İzmir Banliyö Ağı (İZBAN) işçilerinin 10 Aralıktan bu yana sürdürdüğü grev, “şehir içi toplu taşıma hizmetlerini bozucu” nitelikte görülerek “60 gün erteleme” adı altında yasaklandı. Türk-İş’e bağlı Demiryol-İş sendikasına üye işçilerin grevine gelen yasak kararı, 8 Ocak gece yarısı Resmi Gazete’de yayınlandı. İZBAN grevi, AKP’nin 17 yıllık iktidarı boyunca yasakladığı 16. grev olurken, yasak kararının altında bizzat Cumhurbaşkanı Erdoğan’ın imzası bulunuyor.
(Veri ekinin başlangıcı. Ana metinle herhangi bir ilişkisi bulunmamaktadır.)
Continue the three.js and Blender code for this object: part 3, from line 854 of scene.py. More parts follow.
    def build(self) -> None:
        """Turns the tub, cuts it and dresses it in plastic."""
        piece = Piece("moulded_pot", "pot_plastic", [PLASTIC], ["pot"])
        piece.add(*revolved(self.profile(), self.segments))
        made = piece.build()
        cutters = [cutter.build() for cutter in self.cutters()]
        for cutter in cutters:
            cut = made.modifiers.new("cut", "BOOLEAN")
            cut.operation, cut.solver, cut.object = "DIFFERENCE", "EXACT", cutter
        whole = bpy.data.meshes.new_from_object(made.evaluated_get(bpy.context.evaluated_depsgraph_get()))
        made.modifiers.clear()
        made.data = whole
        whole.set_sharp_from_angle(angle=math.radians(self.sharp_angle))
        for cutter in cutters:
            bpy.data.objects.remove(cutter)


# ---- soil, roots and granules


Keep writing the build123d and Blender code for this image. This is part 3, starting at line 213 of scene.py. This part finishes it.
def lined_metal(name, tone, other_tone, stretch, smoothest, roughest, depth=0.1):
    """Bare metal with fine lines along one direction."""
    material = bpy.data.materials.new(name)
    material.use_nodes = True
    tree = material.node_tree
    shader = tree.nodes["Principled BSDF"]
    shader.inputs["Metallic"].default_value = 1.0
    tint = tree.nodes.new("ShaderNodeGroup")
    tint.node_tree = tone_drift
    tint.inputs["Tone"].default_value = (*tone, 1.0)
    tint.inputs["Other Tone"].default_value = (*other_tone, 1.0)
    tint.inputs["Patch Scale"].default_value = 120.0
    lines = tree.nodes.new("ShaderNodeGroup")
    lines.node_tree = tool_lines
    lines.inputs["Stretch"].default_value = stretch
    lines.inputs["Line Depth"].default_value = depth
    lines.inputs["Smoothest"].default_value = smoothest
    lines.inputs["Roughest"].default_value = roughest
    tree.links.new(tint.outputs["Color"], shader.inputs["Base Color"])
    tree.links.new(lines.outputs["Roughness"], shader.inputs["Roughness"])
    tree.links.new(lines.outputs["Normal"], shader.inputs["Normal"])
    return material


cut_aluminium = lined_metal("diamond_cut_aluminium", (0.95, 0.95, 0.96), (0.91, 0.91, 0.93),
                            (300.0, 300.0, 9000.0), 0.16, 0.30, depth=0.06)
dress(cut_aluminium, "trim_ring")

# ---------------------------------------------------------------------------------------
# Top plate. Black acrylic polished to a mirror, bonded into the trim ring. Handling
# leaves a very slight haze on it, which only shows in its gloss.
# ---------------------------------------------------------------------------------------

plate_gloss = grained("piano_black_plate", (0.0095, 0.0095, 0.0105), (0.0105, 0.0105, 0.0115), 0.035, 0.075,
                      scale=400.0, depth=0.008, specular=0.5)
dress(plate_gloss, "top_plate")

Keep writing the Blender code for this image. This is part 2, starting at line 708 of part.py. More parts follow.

İzmir Büyükşehir Belediyesi ile TCDD’nin ortak kuruluşu olan İZBAN’a bağlı işyerlerinde başlatılan grev sürecinde işçiler, diğer raylı ulaşım işçileri ile aynı ücreti almayı talep ediyorlardı. Haklı mücadelelerini haftalardır sürdüren İZBAN işçileri, grev yasağı gelmeseydi işverenin son teklifini oylayacaklardı. Fakat siyasi iktidar bekleneni yaptı ve yasak gecikmedi! Daha önce metal, petrokimya, maden, lastik ve cam işkollarında çalışan yüz binlerce işçinin grevini yasaklayan siyasi iktidar, taşımacılık işkolunda da bir grevi yasaklamış oldu.
İktidar, “genel sağlığı veya milli güvenliği bozuyor”, “ekonomiyi etkiliyor”, “toplu taşımayı engelliyor” diyerek işçi grevlerini “60 gün erteleme” adı altında açıkça yasaklamaktadır. Çünkü grevlerin yeniden başlaması yasal olarak mümkün değildir. 60 günlük süre içinde taraflardan ya anlaşmaları beklenmekte ya da toplu iş sözleşmesi Yüksek Hakem Kurulu eliyle sonuçlandırılmaktadır. Anlaşma imzalanmaması ve Yüksek Hakem Kurulunun toplu iş sözleşmesini bağıtlamaması halinde ise sendikanın toplu iş sözleşme yetkisi düşmektedir. Yani ortada “erteleme” değil, açık bir yasaklama vardır, fiili olarak işçilerin grev yapmaları engellenmektedir. Yasağın gerekçesi grevin “şehir içi toplu taşıma hizmetlerini bozucu” nitelikte olmasıdır. Peki, toplu taşıma sektöründe yapılan ama şehir içi taşımacılığını aksatmayan bir grev olur mu, böyle bir grev hedefine ulaşabilir mi? Çok açık ki söz konusu gerekçeyi ileri süren siyasi iktidar, grev falan yapmayın demiş oluyor. Bu gerekçelerle işçilerin en demokratik hakkını ortadan kaldırıyor. Bu oyunu ancak işçilerin örgütlü mücadelesi bozabilir. İşçiler ancak ve ancak örgütlü ve bilinçli olurlarsa yasalardaki engelleri aşarlar, yasaların yeniden yapılmasını sağlarlar ve eskisine göre büyük kazanımlar elde ederler.